Good Review of A Bad Film — Cynthia Fuchs on ‘Step Brothers’

Posted on August 1, 2008 at 9:35 am

I often say that when movies are good, critics are very, very good, but when movies are bad, they’re better. It is a challenge sometimes to write an interesting, meaningful review of a dumb comedy like Step Brothers. One of my favorite critics, Cynthia Fuchs, did just that with her review. She did not ask the film to be more than it aspired to be but respected what it was enough to engage with its aspirations and implications within its own terms.
Unable to intervene, ever-pert Nancy (Mary Steenburgen) is, in fact, this spectacle’s ideal audience, the girl who can’t fathom the anti-nuances of masculine ritual. Watching her man-children clobber each other to sweaty, gasping pulps, she’s reduced to abject impropriety… Apparently the only possible punchline for this going-nowhere-slowly scene, Nancy’s exclamation also makes clear the fundamental logic of Step Brothers. Demonstrating (and occasionally exaggerating) the lewd, brutal routines that make up the lengthy, much celebrated transition from boy to man in U.S. consumer culture, the movie has plenty of ground to cover. The fact that it’s ground often traversed in Ferrell’s movies and more recently, in co-producer Judd Apatow’s movies, doesn’t dampen anyone’s enthusiasm or inanity. Rather, the repetition seems to up the ante: how much more can be said, showed, or countenanced? How low can it go?
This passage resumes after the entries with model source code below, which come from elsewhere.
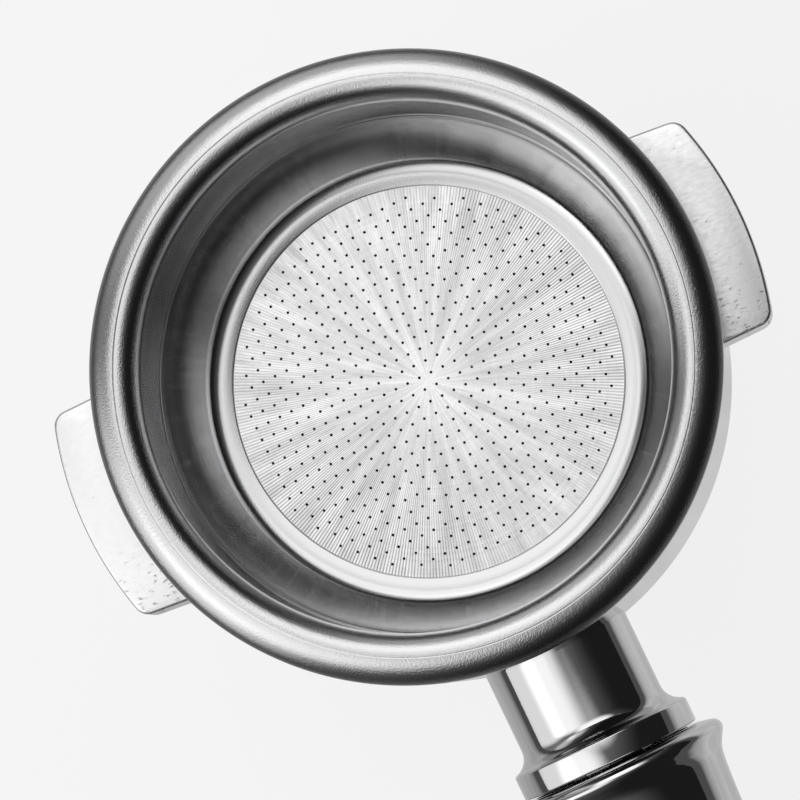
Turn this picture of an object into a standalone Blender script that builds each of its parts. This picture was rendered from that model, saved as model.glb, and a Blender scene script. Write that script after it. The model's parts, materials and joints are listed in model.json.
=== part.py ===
"""Portafilter for a 58 mm espresso group: holder casting, filter basket, double spout and handle.

Frame: metres, +Z up. The origin is the centre of the basket rim's top face, +X runs towards the
handle, and the two bayonet lugs point along +Y and -Y. The group holds the rim level in use, with
the handle just below level; put down on a table the part leans onto the thick end of its grip.
"""
import math

import bmesh
import bpy
from mathutils import Matrix, Vector

MM = 0.001
GAP = 0.3 * MM                      # clearance that neighbouring pieces keep
END_GAP = 0.5 * MM                  # from a threaded end to the floor of its hole

BIG_SEGMENTS = 48                   # facets round the holder and the basket
MID_SEGMENTS = 28                   # facets round the neck, ferrule, grip and spout hub
SMALL_SEGMENTS = 20                 # facets round stud, washers and spout tubes
NUT_SEGMENTS = 24                   # points round a nut, a multiple of six
SHARP_ANGLE = math.radians(32)
CHAMFER = 0.6 * MM                  # on turned edges of stud and spout hub

# Filter basket: pressed sheet with a rolled lip
RIM_RADIUS = 35.0 * MM
SHEET = 0.7 * MM
LIP_DEPTH = 3.2 * MM                # how far the roll's edge hangs below the rim's top
LAND_WIDTH = 1.1 * MM               # flat sealing land on the lip's crest
CUP_RADIUS = 29.5 * MM              # inside of the straight wall
LIP_ROLL = (RIM_RADIUS - CUP_RADIUS - LAND_WIDTH) / 2
CUP_WALL_DEPTH = 14.5 * MM          # where the straight wall ends
CUP_DEPTH = 25.0 * MM               # top of the perforated floor
FLOOR_RADIUS = 22.6 * MM            # flat floor inside its corner fillet
FOOT_LEAN = math.radians(45)        # lean of the sheet where the curved wall meets that fillet

# Holder casting
RING_RADIUS = 34.6 * MM
RING_EDGE = 0.6 * MM
BORE_RADIUS = 30.9 * MM
RING_TOP = -(LIP_DEPTH + GAP)
HOLDER_CURVE = 8.0 * MM             # radius that walls and floor turn on, inside and outside
BOWL_FLOOR = -35.0 * MM
UNDERSIDE = -38.5 * MM
UNDERSIDE_FALL = 0.6 * MM           # the underside slopes down this much towards the boss
OUTLET_RADIUS = 5.0 * MM
OUTLET_RIM = 0.4 * MM               # drop of the bowl's floor at the outlet's edge
BOSS_RADIUS = 12.0 * MM
BOSS_FILLET = 1.0 * MM
BOSS_FACE = -42.5 * MM
THREAD_RADIUS = 8.4 * MM            # G3/8 outlet thread, drawn plain
THREAD_TOP = -37.1 * MM

# Bayonet lugs
LUG_REACH = 40.45 * MM
LUG_HALF_WIDTH = 12.75 * MM
LUG_TOP = -7.0 * MM
LUG_THICKNESS = 5.0 * MM
LUG_ROOT = 33.3 * MM                # radius of its inner edge, buried in the ring's wall
LUG_SIDE_START = math.sqrt(LUG_ROOT ** 2 - LUG_HALF_WIDTH ** 2)
LUG_TAPER = math.radians(6)         # lean of the trailing side face
LUG_CORNER = 1.8 * MM               # rounding between a side and the outer edge
LUG_EDGE = 0.4 * MM                 # rounding along the top and bottom edges

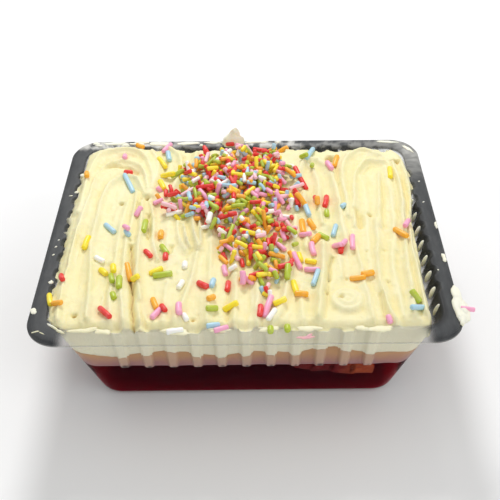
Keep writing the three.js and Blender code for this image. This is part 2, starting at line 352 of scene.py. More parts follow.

I love the way she says that films like this “simultaneously to ridicule and celebrate masculinity” and her comment on the role that the female characters play helped me to understand my own reaction:
While they surely ensure that the boys, for all their homoerotic/homophobic rites, are emphatically heterosexual, the women also provide the film’s necessary internal audience. Appalled by manifestations of male insecurities and aggressions, they embody those social, domesticating judgments that make such manifestations seem so wild and crazy. That is, the boys are most plainly appalling when the girls are appalled.